**INSTRUCTIONS FOR THE TASK**
Everything from the line containing "imported = [obj" through the line containing "return np.exp(-((np.asarray(distance, float)" should be repeated exactly, and nothing else from the data.

**SOURCE RECORDS**
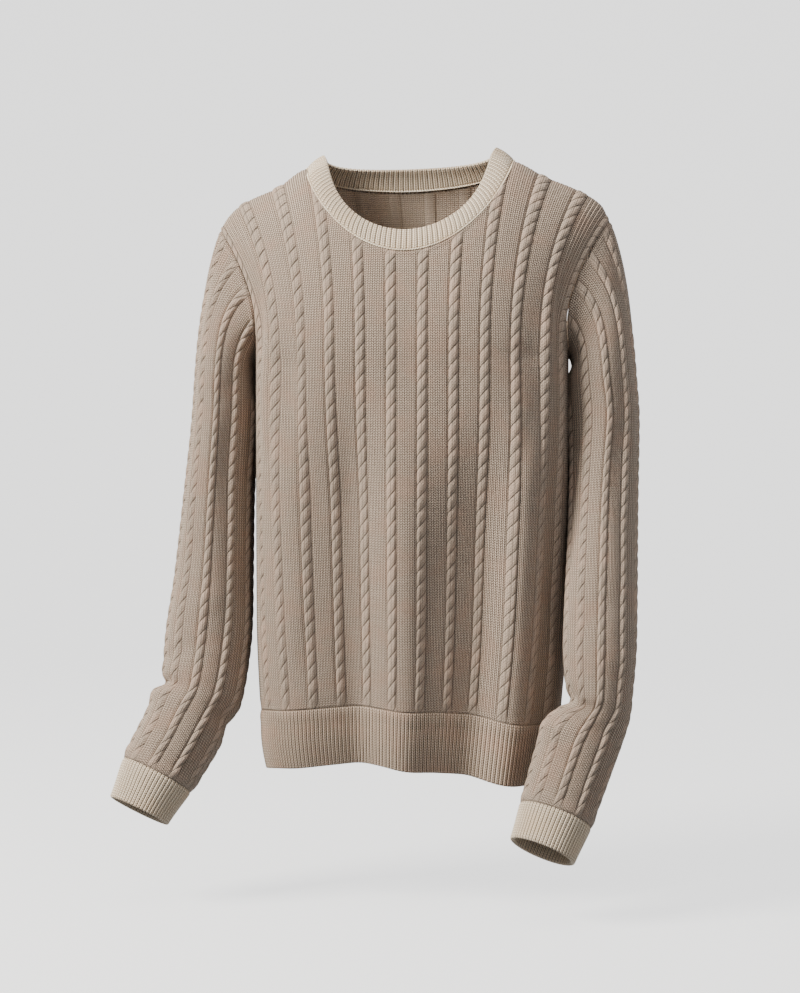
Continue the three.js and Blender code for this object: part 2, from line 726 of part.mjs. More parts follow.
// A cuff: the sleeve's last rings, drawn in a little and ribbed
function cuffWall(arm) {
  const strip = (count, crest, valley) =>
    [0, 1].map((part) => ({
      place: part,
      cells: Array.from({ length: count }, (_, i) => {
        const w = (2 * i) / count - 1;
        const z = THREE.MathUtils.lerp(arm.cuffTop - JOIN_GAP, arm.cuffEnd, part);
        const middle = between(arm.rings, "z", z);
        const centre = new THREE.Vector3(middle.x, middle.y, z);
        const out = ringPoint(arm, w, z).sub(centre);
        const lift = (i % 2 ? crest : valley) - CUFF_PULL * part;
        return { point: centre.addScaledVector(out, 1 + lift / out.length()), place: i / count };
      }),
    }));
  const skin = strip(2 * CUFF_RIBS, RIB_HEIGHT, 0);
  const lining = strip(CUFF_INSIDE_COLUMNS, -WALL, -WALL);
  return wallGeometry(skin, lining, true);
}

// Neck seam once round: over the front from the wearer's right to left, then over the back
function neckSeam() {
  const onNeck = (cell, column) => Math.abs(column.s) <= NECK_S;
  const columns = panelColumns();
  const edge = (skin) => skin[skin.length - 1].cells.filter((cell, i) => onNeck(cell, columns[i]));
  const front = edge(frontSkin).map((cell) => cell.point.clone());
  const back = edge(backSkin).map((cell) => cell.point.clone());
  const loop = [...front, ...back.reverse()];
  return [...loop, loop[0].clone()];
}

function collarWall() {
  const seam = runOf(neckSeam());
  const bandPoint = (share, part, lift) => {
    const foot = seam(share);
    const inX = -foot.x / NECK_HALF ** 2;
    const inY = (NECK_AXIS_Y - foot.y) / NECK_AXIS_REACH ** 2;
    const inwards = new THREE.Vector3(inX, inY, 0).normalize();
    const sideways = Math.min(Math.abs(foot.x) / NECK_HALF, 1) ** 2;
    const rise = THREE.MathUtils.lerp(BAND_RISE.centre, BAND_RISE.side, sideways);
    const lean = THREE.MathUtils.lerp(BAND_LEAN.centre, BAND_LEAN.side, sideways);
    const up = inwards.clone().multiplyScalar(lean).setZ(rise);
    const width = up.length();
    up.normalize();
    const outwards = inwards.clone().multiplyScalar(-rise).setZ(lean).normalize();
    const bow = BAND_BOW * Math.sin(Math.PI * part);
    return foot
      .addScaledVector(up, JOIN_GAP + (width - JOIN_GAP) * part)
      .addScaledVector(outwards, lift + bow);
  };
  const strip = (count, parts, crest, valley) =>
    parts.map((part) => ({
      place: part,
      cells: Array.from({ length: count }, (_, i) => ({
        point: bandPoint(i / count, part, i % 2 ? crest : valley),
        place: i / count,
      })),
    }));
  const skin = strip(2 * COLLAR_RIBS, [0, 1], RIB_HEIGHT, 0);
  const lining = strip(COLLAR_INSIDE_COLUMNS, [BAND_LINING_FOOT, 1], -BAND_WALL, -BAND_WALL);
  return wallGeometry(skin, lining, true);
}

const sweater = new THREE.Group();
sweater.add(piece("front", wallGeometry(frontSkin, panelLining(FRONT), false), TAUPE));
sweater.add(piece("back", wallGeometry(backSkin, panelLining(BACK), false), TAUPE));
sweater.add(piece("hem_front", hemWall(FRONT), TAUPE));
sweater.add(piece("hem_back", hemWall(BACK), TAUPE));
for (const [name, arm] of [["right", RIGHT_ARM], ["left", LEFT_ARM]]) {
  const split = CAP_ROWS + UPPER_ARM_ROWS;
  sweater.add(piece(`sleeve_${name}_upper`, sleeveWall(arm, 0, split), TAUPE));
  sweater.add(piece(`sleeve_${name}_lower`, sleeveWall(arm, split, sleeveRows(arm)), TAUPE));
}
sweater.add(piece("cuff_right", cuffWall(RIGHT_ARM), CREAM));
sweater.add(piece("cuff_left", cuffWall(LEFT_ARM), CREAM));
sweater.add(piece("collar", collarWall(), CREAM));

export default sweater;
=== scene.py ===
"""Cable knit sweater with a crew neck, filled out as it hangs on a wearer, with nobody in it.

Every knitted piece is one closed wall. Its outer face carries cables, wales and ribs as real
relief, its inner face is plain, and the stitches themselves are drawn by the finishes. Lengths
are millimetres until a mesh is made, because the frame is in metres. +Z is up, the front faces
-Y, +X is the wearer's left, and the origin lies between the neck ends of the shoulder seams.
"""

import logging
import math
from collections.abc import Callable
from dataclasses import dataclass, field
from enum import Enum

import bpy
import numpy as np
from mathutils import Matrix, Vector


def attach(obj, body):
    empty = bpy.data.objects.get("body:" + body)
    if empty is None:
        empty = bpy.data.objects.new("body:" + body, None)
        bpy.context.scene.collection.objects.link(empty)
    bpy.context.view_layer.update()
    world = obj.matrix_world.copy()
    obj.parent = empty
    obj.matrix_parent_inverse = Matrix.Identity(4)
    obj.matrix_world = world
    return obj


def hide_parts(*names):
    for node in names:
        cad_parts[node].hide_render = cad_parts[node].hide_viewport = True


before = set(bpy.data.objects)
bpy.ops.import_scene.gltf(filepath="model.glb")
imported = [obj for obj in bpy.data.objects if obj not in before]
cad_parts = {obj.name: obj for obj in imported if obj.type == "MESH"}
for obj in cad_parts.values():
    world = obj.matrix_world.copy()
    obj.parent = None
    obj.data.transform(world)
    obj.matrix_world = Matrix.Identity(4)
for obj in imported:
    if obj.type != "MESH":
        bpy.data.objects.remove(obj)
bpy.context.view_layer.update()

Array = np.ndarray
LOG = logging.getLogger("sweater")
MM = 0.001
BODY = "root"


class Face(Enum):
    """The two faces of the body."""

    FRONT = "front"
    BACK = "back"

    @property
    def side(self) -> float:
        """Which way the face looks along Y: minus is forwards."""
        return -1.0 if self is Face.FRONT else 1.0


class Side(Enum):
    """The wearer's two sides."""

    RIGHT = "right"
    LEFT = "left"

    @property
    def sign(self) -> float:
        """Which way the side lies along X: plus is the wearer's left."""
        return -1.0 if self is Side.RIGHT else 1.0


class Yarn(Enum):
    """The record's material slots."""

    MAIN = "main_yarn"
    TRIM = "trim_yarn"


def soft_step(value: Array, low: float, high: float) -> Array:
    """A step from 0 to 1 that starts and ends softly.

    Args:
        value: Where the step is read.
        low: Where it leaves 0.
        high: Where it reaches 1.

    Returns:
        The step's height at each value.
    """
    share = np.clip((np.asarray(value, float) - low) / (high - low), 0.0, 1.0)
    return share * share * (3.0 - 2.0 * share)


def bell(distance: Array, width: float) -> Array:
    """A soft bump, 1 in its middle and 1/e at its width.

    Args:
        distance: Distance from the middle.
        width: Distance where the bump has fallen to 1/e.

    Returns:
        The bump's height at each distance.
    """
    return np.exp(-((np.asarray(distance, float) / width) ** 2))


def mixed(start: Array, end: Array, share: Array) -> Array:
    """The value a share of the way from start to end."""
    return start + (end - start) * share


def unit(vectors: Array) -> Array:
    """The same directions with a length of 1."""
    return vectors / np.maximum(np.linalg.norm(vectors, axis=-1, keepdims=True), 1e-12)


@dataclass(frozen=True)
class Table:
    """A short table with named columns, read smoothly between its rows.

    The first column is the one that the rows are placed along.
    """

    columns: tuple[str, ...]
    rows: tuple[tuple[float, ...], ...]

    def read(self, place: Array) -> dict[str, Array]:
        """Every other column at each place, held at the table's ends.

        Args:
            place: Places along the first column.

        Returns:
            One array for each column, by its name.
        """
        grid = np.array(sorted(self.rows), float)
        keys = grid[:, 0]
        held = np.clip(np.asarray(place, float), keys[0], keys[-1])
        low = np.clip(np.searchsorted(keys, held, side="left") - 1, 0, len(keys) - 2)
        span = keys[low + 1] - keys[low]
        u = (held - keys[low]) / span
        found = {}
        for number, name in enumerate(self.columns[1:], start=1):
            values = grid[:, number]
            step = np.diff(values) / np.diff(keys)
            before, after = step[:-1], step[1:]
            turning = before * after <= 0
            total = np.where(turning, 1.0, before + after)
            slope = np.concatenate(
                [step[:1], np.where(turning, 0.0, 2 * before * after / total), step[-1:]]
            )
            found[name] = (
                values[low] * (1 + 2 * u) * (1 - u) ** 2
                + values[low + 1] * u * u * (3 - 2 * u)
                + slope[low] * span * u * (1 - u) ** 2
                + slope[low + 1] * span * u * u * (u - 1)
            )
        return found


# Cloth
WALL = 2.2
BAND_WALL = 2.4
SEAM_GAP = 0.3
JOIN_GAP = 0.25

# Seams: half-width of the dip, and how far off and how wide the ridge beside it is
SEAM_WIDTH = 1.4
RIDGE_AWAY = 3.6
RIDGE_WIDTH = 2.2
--
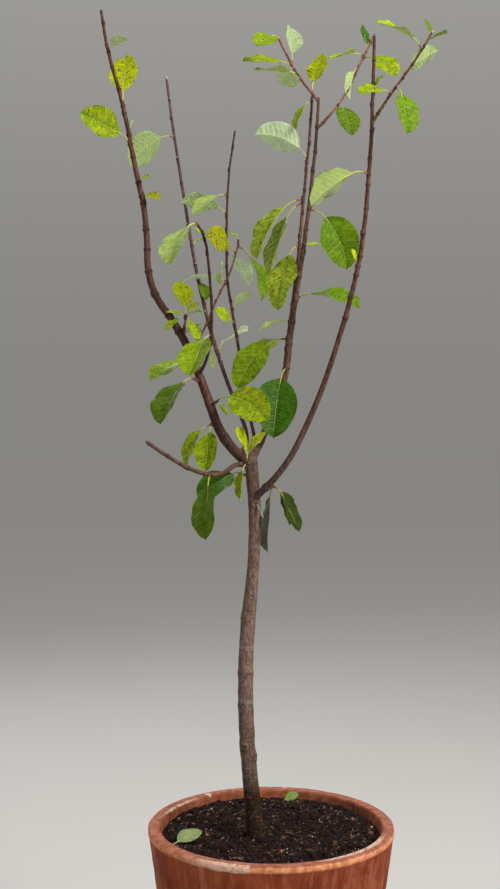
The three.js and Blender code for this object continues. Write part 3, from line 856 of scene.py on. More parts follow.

**SOLUTION FOR THIS TASK**
imported = [obj for obj in bpy.data.objects if obj not in before]
cad_parts = {obj.name: obj for obj in imported if obj.type == "MESH"}
for obj in cad_parts.values():
    world = obj.matrix_world.copy()
    obj.parent = None
    obj.data.transform(world)
    obj.matrix_world = Matrix.Identity(4)
for obj in imported:
    if obj.type != "MESH":
        bpy.data.objects.remove(obj)
bpy.context.view_layer.update()

Array = np.ndarray
LOG = logging.getLogger("sweater")
MM = 0.001
BODY = "root"


class Face(Enum):
    """The two faces of the body."""

    FRONT = "front"
    BACK = "back"

    @property
    def side(self) -> float:
        """Which way the face looks along Y: minus is forwards."""
        return -1.0 if self is Face.FRONT else 1.0


class Side(Enum):
    """The wearer's two sides."""

    RIGHT = "right"
    LEFT = "left"

    @property
    def sign(self) -> float:
        """Which way the side lies along X: plus is the wearer's left."""
        return -1.0 if self is Side.RIGHT else 1.0


class Yarn(Enum):
    """The record's material slots."""

    MAIN = "main_yarn"
    TRIM = "trim_yarn"


def soft_step(value: Array, low: float, high: float) -> Array:
    """A step from 0 to 1 that starts and ends softly.

    Args:
        value: Where the step is read.
        low: Where it leaves 0.
        high: Where it reaches 1.

    Returns:
        The step's height at each value.
    """
    share = np.clip((np.asarray(value, float) - low) / (high - low), 0.0, 1.0)
    return share * share * (3.0 - 2.0 * share)


def bell(distance: Array, width: float) -> Array:
    """A soft bump, 1 in its middle and 1/e at its width.

    Args:
        distance: Distance from the middle.
        width: Distance where the bump has fallen to 1/e.

    Returns:
        The bump's height at each distance.
    """
    return np.exp(-((np.asarray(distance, float) / width) ** 2))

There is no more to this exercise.